His name being mentioned in Ezra-Nehemiah is a clue to the text final form, or may simply be the fact that his name was added into the text late. He is the last High Priest mentioned within the Protestant Old Testament.

Finally it s should be noted that according to Josephus, Jaddua received Alexander the Great (Ant. 11.8.4-6). The tale tells of the meeting of Jaddua and Alexander, after the former had refused to change his support from Darius III to Alexander, which did not please the conqueror. Alexander upon meeting with Jaddua explains seeing him in a dream and Jaddua showing Alexander the work of Daniel and proclaiming the prophet had foretold his coming.

“And, when the book of Daniel was shown to him, in which he had declared that one of the Greeks would destroy the empire of the Persians, he believed himself to be the one indicated; and in his joy he dismissed the multitude for the time being, but on the following day he summoned them again and told them to ask for any gifts which they might desire.” Josephus Antiquities 11.8.5

Alexander is well pleased by all of this and instead of destroying the Jews, promises them many benefits and marches onward to Egypt.
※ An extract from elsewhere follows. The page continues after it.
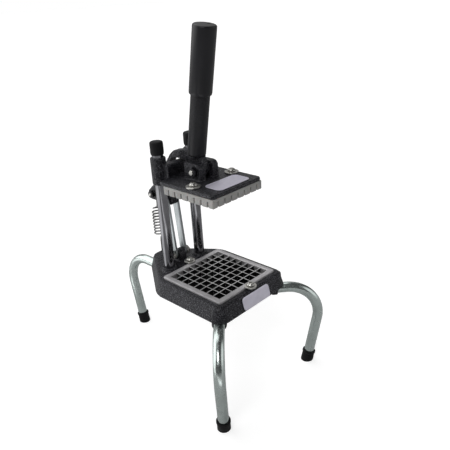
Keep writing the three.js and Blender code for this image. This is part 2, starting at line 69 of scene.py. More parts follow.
MM = 0.001
knife_low, knife_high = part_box("knife_frame")
ORIGIN = Vector(((knife_low.x + knife_high.x) / 2, (knife_low.y + knife_high.y) / 2, knife_high.z))
TO_FRAME = Matrix.Translation(ORIGIN) @ Matrix.Scale(MM, 4)
BODY = {node: body for body, nodes in frame["record"]["behaviour"]["bodies"].items() for node in nodes}
SLOT = {part["node"]: part["material_slot"] for part in frame["record"]["subparts"]}

FLOOR = -ORIGIN.z / MM
GAP = 0.3  # between pieces that touch

# ---------------------------------------------------------------- driving dimensions
CELLS = 8
PITCH = 10
KNIFE = {"half": 46.4, "opening": 40, "deep": 12, "corner": 3}
KNIFE_SCREW_Y = 49.4
BED = {"half": 51, "front": -51.5, "rear": 52, "bottom": -16, "opening": 42}
DECK = -2
SKIRT = -20
FLARE = 5
WALL = 5
DECK_THICK = 6
DECK_CORNERS = [(53, -53, 9), (53, 46, 26), (11, 106.5, 9)]
COLUMN = {"x": 24.9, "y": 58.3, "radius": 6.35, "foot": -12, "top": 150}
STUD = {"radius": 4, "bottom": -25}
BOSS = {"radius": 9.6, "top": 1.5, "bottom": -16}
COLUMN_NUT = {"across": 13, "tall": 6.5}
CAP = {"radius": 7.6, "bottom": 141, "top": 156}
LEG = {"radius": 6.2, "height": -25.6, "bend": 38.8, "turn": 101.2, "splay": 42, "start": -16}
FRONT_BEND = Vector((58, -54.3, LEG["height"]))
REAR_BEND = Vector((0, 136.4, LEG["height"]))
SOCKET = {"radius": 8.4, "front_in": -18, "front_out": -11, "rear_in": 82, "rear_out": 110.5, "web": 5}
REAR_START = SOCKET["rear_in"] + 2  # bottom of the hole that the rear leg sits in
POST = {"radius": 7.5, "x": 48, "y": -45}
FOOT = {"radius": 8.1, "height": 16}
BASE_LABEL = {"half": 22, "half_tall": 7.6, "corner": 4, "centre": (1, -56.1, -11.4)}
SLEEVE = {"radius": 8.8, "bottom": 107, "top": 138}
PLATE = {"half": 38.2, "rear": 46, "bottom": 112, "top": 116}
CROSSBAR = {"front": 43, "rear": 54.5, "top": 131}
EAR = {"inner": 5.3, "outer": 14, "front": 3, "rear": 28.5, "top": 134.5}
HEAD_LABEL = {"left": -23, "right": 25, "front": -34, "rear": -10, "corner": 5}
BLOCK = {"half": 37.8, "top": 111.7, "hole": 109.2, "under": 108.6, "tip": 102, "root": 4.3, "end": 4.1}
HEAD_SCREW = (29.5, -1.5)
SCREW = {"radius": 2.3, "hole": 2.7, "knife_hole": 3, "head": 4.4, "tall": 3}
PIVOT = (12.5, 126)
LINK_FOOT = (67.5, 6.5)
LINK_TOP = (73.8, 78)
SPRING_TOP = (101.5, 79)
SPRING_FOOT = (102, -11)
LINK = {"inner": 5.8, "outer": 8.8, "half": 4.6}
LUG = {"front": 60, "rear": 75, "top_front": 61.5, "top_rear": 73.5, "top": 12.4}
LEVER_HALF = 4.9
LEVER_PIN_HALF = 5.3
BORE = 3.3
SHANK = 3
TUBE = {"radius": 10.25, "start": (21.9, 138), "lean": 11.1, "seat": 3, "length": 133}
STUB = {"radius": 7, "start": 2, "end": 22}  # on the lever, inside the handle tube
GRIP = {"radius": 12.3, "from": 70, "to": 138.4}
# Radii of wire and coil, number of turns, and the heights that the turns lie between. Those up to
# tight above low keep their shape as the spring stretches.
SPRING = {"wire": 0.9, "coil": 6.9, "turns": 8.5, "low": 22.5, "high": 57, "tight": 10}
HOOK = 3.4
SPRING_PIN = 2
SPRING_PIN_HALF = 9
SPRING_SLIT = {"half": 2, "front": 96.5, "rear": 104.5}

X = Vector((1, 0, 0))
Y = Vector((0, 1, 0))
Z = Vector((0, 0, 1))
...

The tale is likely fictitious, and has no mention in any Greek Histories, but helps to show the likely importance of the High Priest in the Persian and Hellenistic era. That already by the time of Jaddua (and likely prior) the High Priest has morphed from just a spiritual leader to a political one as well.

So Far

  • Jeshua – High Priest who helped rebuild Temple
  • Joiakim – Little is known of him.
  • Eliashib – High Priest who helped rebuild Jerusalem’s walls
  • Joiada (Jehoiada) – Little is known to him, his son (Jeshua?) married Sanballet’s daughter
  • Johanan – Long tenure, according to Josephus, he killed brother in temple.
  • Jaddua – Last High Priest mentioned in Old Testament, brother Manasseh married Sanballet’s daughter, maybe met with Alexander the Great

I’m going to wait until a later post (likely the last posting on this) to do another propose listing of the High Priests, so refer to earlier posts for a listing from Eli to Jeshua.